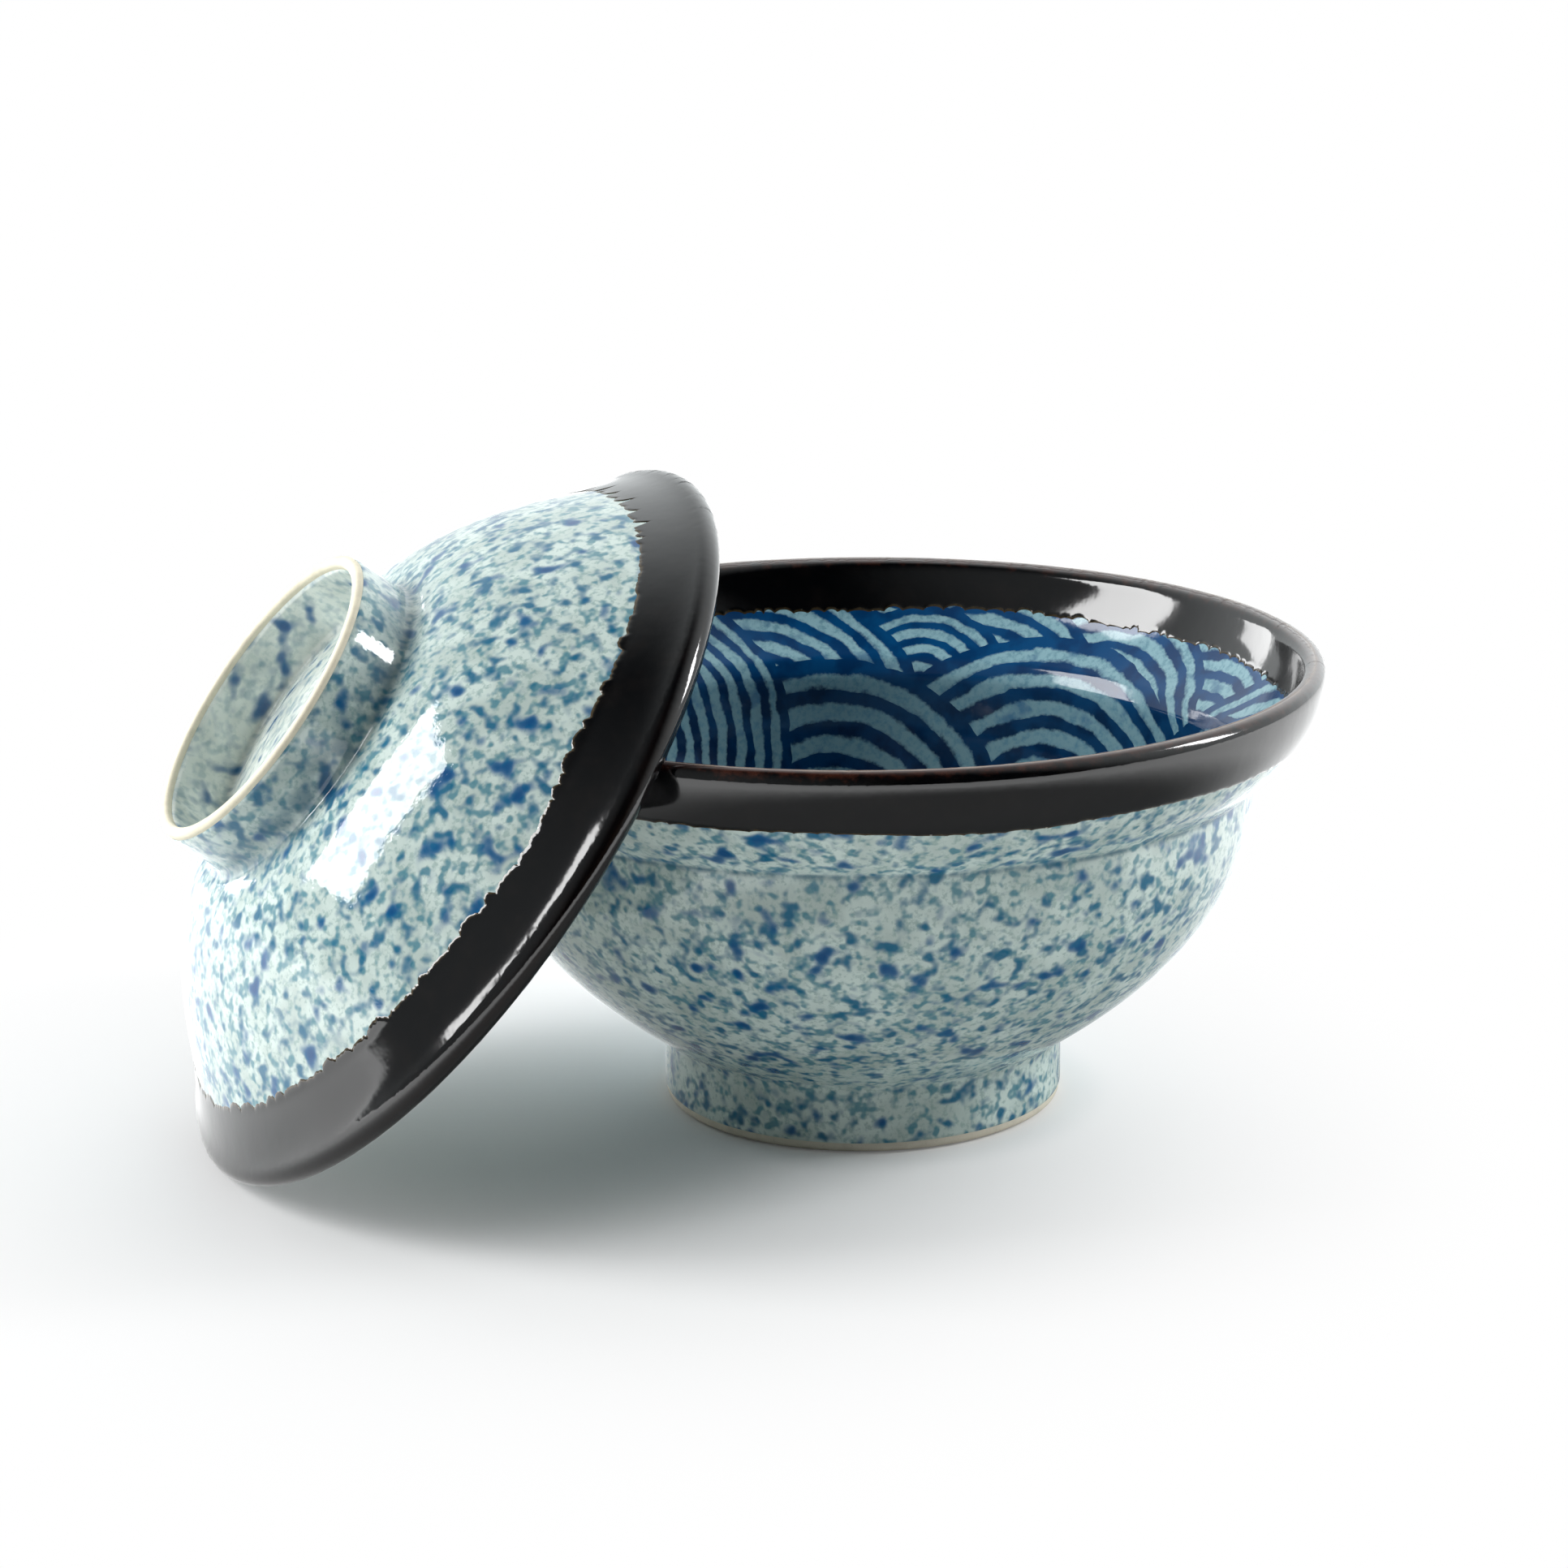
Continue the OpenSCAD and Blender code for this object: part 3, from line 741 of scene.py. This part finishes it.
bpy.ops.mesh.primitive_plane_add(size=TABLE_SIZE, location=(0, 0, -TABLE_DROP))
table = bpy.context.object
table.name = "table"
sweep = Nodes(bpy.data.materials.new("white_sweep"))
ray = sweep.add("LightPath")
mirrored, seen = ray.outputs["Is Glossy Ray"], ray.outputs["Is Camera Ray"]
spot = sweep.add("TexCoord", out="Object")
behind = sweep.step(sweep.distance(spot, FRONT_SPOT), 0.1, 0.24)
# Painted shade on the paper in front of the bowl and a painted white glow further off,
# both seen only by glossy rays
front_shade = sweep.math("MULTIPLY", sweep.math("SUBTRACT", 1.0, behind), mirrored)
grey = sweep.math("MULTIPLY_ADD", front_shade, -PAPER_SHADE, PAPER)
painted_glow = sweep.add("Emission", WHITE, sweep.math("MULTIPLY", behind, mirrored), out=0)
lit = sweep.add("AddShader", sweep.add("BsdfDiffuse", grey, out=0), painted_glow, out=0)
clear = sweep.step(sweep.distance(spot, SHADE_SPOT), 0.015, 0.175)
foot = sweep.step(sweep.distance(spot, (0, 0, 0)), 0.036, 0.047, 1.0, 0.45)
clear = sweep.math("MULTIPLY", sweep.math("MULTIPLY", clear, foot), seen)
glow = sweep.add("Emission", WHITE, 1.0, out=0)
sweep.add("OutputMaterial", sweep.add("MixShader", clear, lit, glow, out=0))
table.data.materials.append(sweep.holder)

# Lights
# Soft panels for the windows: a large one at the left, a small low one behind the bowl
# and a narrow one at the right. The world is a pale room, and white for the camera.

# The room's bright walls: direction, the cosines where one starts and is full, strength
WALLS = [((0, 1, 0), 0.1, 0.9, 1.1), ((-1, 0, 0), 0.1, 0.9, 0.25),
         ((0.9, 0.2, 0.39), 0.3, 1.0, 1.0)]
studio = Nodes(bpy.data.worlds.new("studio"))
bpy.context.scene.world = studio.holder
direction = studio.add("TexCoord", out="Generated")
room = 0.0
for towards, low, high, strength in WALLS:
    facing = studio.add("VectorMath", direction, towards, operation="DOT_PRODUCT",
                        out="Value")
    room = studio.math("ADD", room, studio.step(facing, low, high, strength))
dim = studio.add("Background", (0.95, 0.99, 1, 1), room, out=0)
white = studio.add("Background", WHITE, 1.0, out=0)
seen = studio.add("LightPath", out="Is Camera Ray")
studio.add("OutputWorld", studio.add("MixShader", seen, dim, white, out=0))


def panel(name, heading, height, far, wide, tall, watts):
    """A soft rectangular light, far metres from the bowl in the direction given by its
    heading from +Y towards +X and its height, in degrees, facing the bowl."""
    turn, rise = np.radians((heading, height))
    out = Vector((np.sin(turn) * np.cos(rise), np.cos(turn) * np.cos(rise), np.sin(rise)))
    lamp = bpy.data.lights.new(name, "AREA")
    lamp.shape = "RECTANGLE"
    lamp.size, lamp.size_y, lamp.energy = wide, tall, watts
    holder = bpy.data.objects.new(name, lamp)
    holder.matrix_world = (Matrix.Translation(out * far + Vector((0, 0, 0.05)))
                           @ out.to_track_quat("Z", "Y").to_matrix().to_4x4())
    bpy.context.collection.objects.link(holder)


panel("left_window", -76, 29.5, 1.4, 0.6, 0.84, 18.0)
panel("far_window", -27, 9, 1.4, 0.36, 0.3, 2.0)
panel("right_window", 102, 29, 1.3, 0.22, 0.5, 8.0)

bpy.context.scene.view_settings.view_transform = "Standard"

________

• Written task:
Show the data once more, exactly as it was written.

• Correct answer:
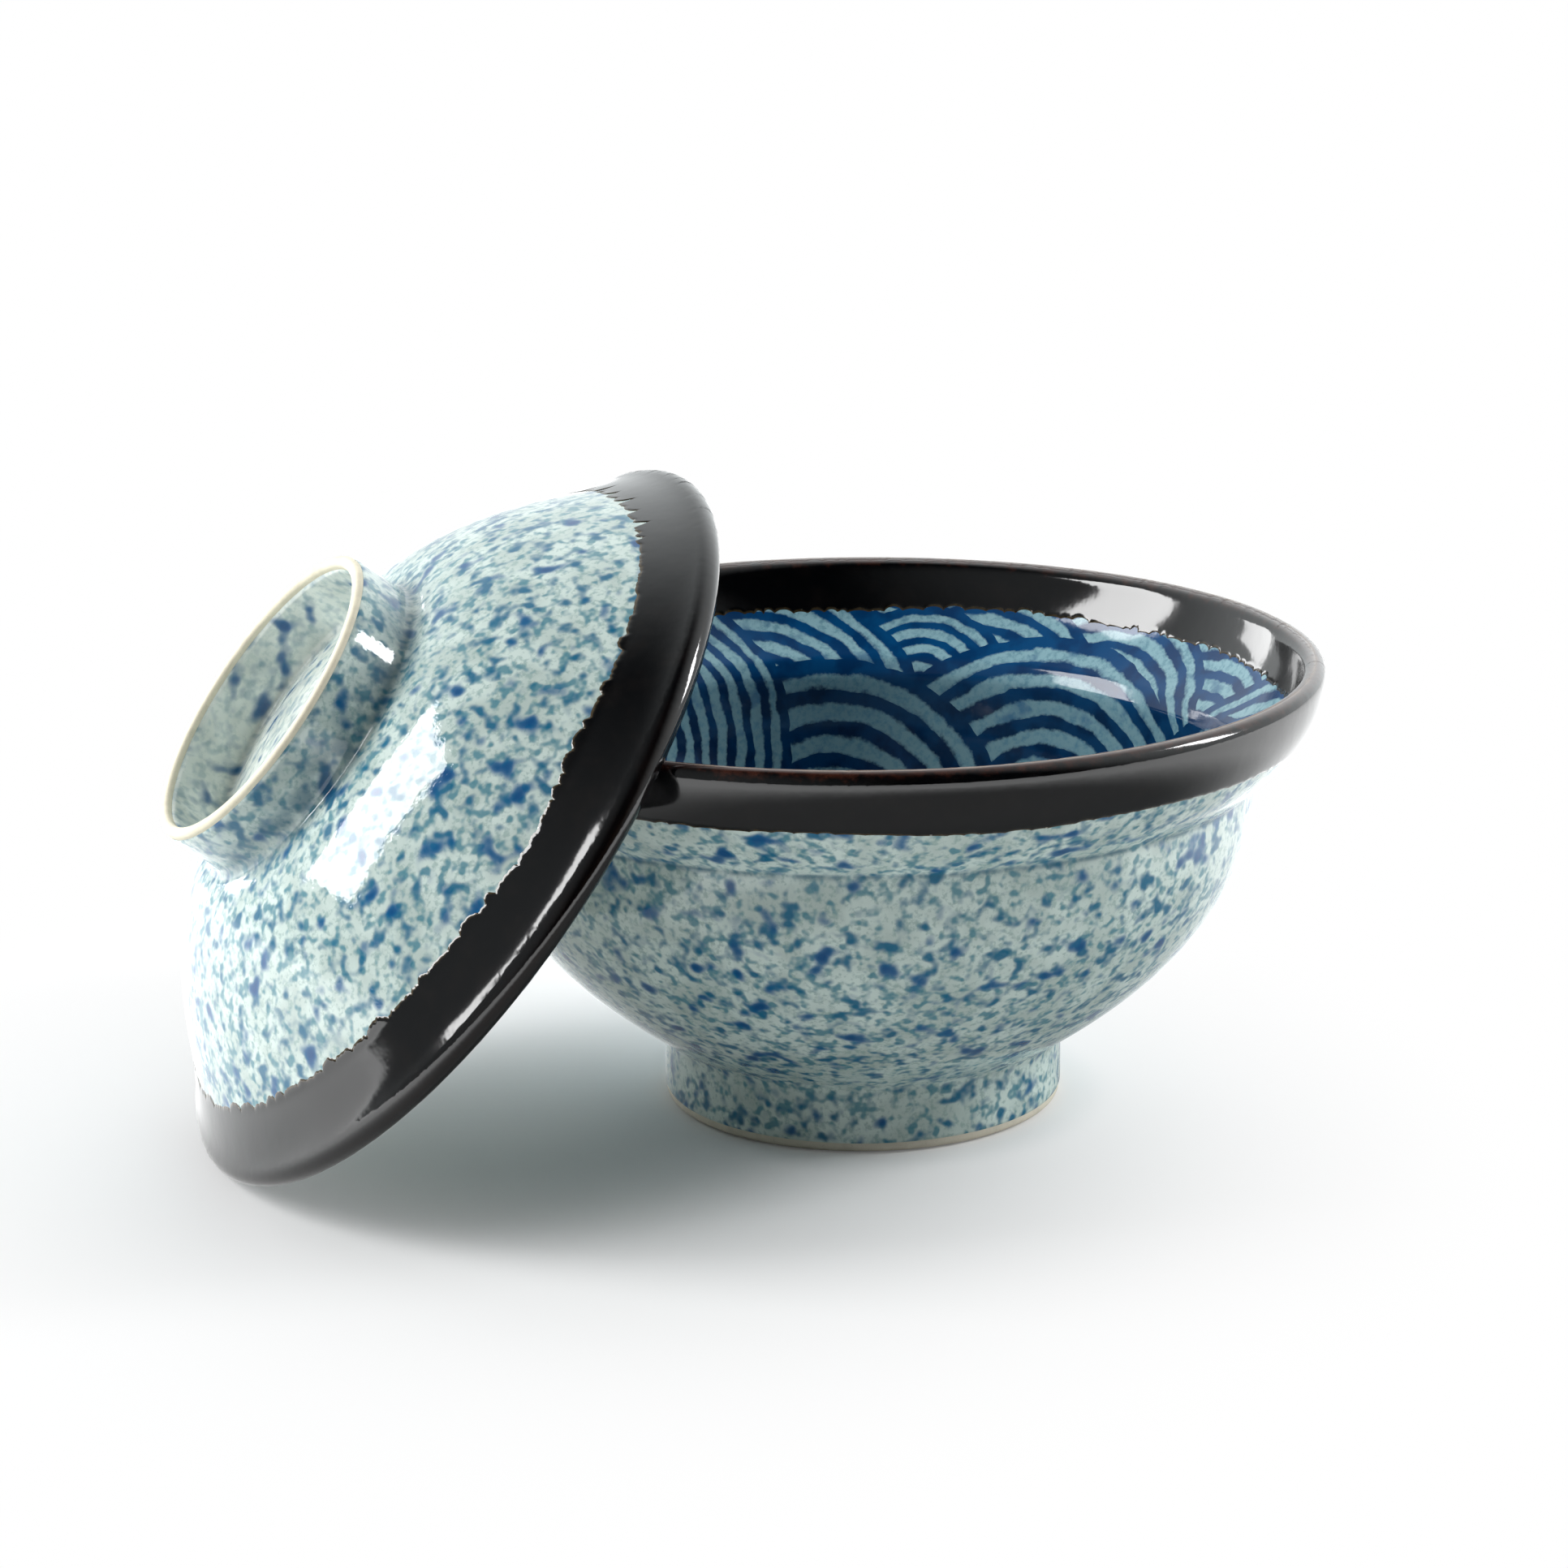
Continue the OpenSCAD and Blender code for this object: part 3, from line 741 of scene.py. This part finishes it.
bpy.ops.mesh.primitive_plane_add(size=TABLE_SIZE, location=(0, 0, -TABLE_DROP))
table = bpy.context.object
table.name = "table"
sweep = Nodes(bpy.data.materials.new("white_sweep"))
ray = sweep.add("LightPath")
mirrored, seen = ray.outputs["Is Glossy Ray"], ray.outputs["Is Camera Ray"]
spot = sweep.add("TexCoord", out="Object")
behind = sweep.step(sweep.distance(spot, FRONT_SPOT), 0.1, 0.24)
# Painted shade on the paper in front of the bowl and a painted white glow further off,
# both seen only by glossy rays
front_shade = sweep.math("MULTIPLY", sweep.math("SUBTRACT", 1.0, behind), mirrored)
grey = sweep.math("MULTIPLY_ADD", front_shade, -PAPER_SHADE, PAPER)
painted_glow = sweep.add("Emission", WHITE, sweep.math("MULTIPLY", behind, mirrored), out=0)
lit = sweep.add("AddShader", sweep.add("BsdfDiffuse", grey, out=0), painted_glow, out=0)
clear = sweep.step(sweep.distance(spot, SHADE_SPOT), 0.015, 0.175)
foot = sweep.step(sweep.distance(spot, (0, 0, 0)), 0.036, 0.047, 1.0, 0.45)
clear = sweep.math("MULTIPLY", sweep.math("MULTIPLY", clear, foot), seen)
glow = sweep.add("Emission", WHITE, 1.0, out=0)
sweep.add("OutputMaterial", sweep.add("MixShader", clear, lit, glow, out=0))
table.data.materials.append(sweep.holder)

# Lights
# Soft panels for the windows: a large one at the left, a small low one behind the bowl
# and a narrow one at the right. The world is a pale room, and white for the camera.

# The room's bright walls: direction, the cosines where one starts and is full, strength
WALLS = [((0, 1, 0), 0.1, 0.9, 1.1), ((-1, 0, 0), 0.1, 0.9, 0.25),
         ((0.9, 0.2, 0.39), 0.3, 1.0, 1.0)]
studio = Nodes(bpy.data.worlds.new("studio"))
bpy.context.scene.world = studio.holder
direction = studio.add("TexCoord", out="Generated")
room = 0.0
for towards, low, high, strength in WALLS:
    facing = studio.add("VectorMath", direction, towards, operation="DOT_PRODUCT",
                        out="Value")
    room = studio.math("ADD", room, studio.step(facing, low, high, strength))
dim = studio.add("Background", (0.95, 0.99, 1, 1), room, out=0)
white = studio.add("Background", WHITE, 1.0, out=0)
seen = studio.add("LightPath", out="Is Camera Ray")
studio.add("OutputWorld", studio.add("MixShader", seen, dim, white, out=0))


def panel(name, heading, height, far, wide, tall, watts):
    """A soft rectangular light, far metres from the bowl in the direction given by its
    heading from +Y towards +X and its height, in degrees, facing the bowl."""
    turn, rise = np.radians((heading, height))
    out = Vector((np.sin(turn) * np.cos(rise), np.cos(turn) * np.cos(rise), np.sin(rise)))
    lamp = bpy.data.lights.new(name, "AREA")
    lamp.shape = "RECTANGLE"
    lamp.size, lamp.size_y, lamp.energy = wide, tall, watts
    holder = bpy.data.objects.new(name, lamp)
    holder.matrix_world = (Matrix.Translation(out * far + Vector((0, 0, 0.05)))
                           @ out.to_track_quat("Z", "Y").to_matrix().to_4x4())
    bpy.context.collection.objects.link(holder)


panel("left_window", -76, 29.5, 1.4, 0.6, 0.84, 18.0)
panel("far_window", -27, 9, 1.4, 0.36, 0.3, 2.0)
panel("right_window", 102, 29, 1.3, 0.22, 0.5, 8.0)

bpy.context.scene.view_settings.view_transform = "Standard"